What do you like most about drinking?
Aside from the incredible variety, what I also love about drinking is the ritual. I have tried to find a way to create another evening habit that has no calories (or alcohol) that can make me feel as at home, relaxed and rewarded as drinking does, but truth is, nothing is quite the same. The idea of an evening walk with my family comes close, but weather, circumstance and layers of responsibility keep interrupting that well-intended notion, while the chilled bottle of wine is right there in the fridge, and I can enjoy it while doing the necessary nightly duties.
My meditation practice may come and go, my healthiest days of fitness wax and wane, but I can always squeeze in a small daily dose of liquid gratitude. And I don’t mean to come off as glib when I say that. I genuinely experience just before that first sip a moment of deep, quiet “thank you,” to myself and to the universe, that the world is not filled merely with obligations and must-dos and ascetic do-goods (I’m always trying to eat less, want less, have less), but has moments of respite and grace where we can slow down for a moment and say “I am happy to be here, living this life, right now.”
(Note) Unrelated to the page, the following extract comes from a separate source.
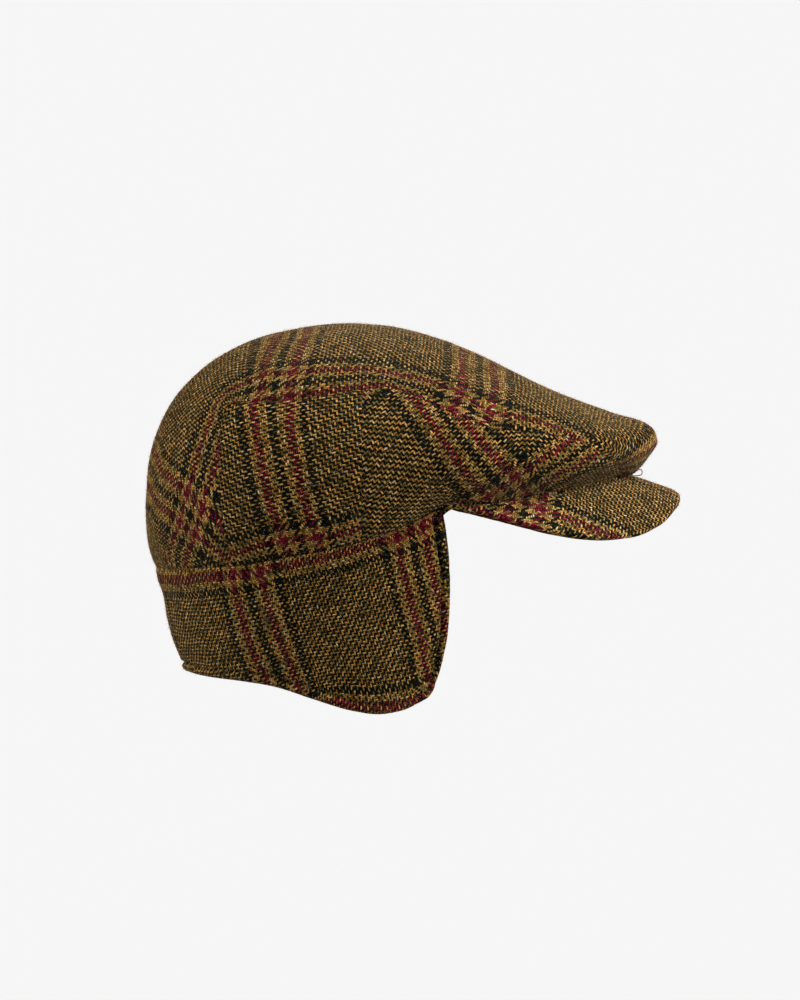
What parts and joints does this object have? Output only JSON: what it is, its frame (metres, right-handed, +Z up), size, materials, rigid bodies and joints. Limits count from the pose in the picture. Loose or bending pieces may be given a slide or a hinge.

Could I do that with a glass of, say, bubbly water? Perhaps. I do get pretty excited about bubbly water for a lot of the same reasons (the layers of difference, the size of the bubbles, the delicious crispness, the marvel that it comes from the earth), but truth is, in the same way that simple gifts of nature are turned into something more complex and magical by the strange blessing of fermentation, a glass of wine or a well-made cocktail transforms my daily let-another-day-pass into a lucid moment of attention and joy. And to that, I’ll raise my glass.